In Somaliland, girls are frequently married off without consent and discouraged from academic ambition. According to the HALI Access Network, nearly half of all young Somali women are illiterate, and only 4 percent of secondary school teachers in the country are female. A girl exactly my age had to starve herself for the chance to learn, while I walked into school every morning without thinking about it once. Every woman deserves the right to an education, and when a young woman in Somaliland earns her degree, the norms of an entire community begin to shift.
The mission at Kellenberg, the call to be the hands and feet of God in the world, is something I hold close to my heart and believe our world increasingly needs. Many Abaarso students live without running water or electricity at home, and they work incredibly hard from early mornings to late nights to build a better life and create opportunities for themselves.
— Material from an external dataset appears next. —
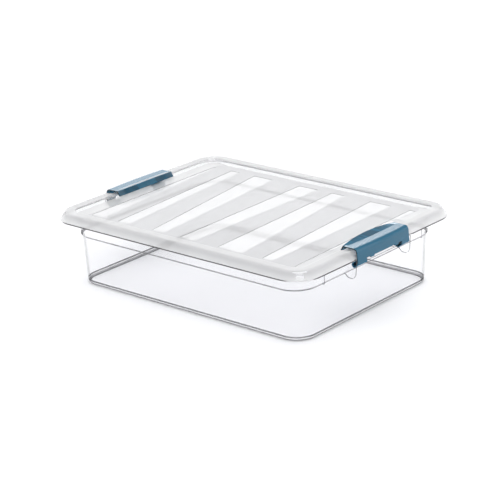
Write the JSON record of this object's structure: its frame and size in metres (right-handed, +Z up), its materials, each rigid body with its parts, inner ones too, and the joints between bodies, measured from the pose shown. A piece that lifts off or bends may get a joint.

This is the change our world needs: to defend a girl's right to learn, and I am asking you to defend it with me. Tuition for one girl at Abaarso for a full year is a fraction of what most American families spend on a single semester of high school. It is the difference between a girl waking up to a forced wedding and a girl waking up to a life of her own. Please help me in my mission to raise tuition for one girl to attend Abaarso, because every girl deserves the chance to write her own story.